Lawrie's choice of part--foreshadowed in her appreciation of the female villain in the thriller--illustrates what Forest will develop into quite an off-beat natural talent. (In her difficulties with playing straightforward parts, Lawrie echoes Julian in Mary Renault's novel Return to Night [1947]: I'm fascinated to know if Forest read Renault's early contemporary-set novels as she must have at least one of the later historical ones (The Mask of Apollo is mentioned in The Cricket Term). Does Lawrie remind other people of any other writer's depictions of unusual or eccentric actors? I'm not widely read enough in the period to know if the close similarities I see between Forest and Renault are evidence of Renault's influence on her younger contemporary or just commonly-shared notions.

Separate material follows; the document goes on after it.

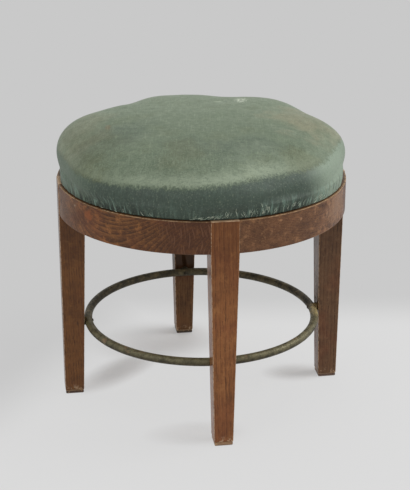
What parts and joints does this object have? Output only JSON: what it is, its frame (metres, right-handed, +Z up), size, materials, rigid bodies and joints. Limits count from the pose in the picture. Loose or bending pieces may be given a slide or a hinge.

Pomona's rehabilitation continues--one is glad of this, but there is perhaps a hint of body-shaming rebuke for Pomona in that it is playing Henry VIII that she excels: she was ridiculous as a Bacchante because, perhaps (horror!) she is fat. To be fair to Forest, she does not harp on Pomona's weight as some other writers of the period do about their fat characters, but there is a hint of the idea that fat people must send themselves up to be liked. Pomona does not, however, thank goodness, evolve into a Jolly Fat Person: she develops into someone rather thoughtful, unexpectedly practical, occasionally solemn.
I think that's all I have to say for now. Have at it!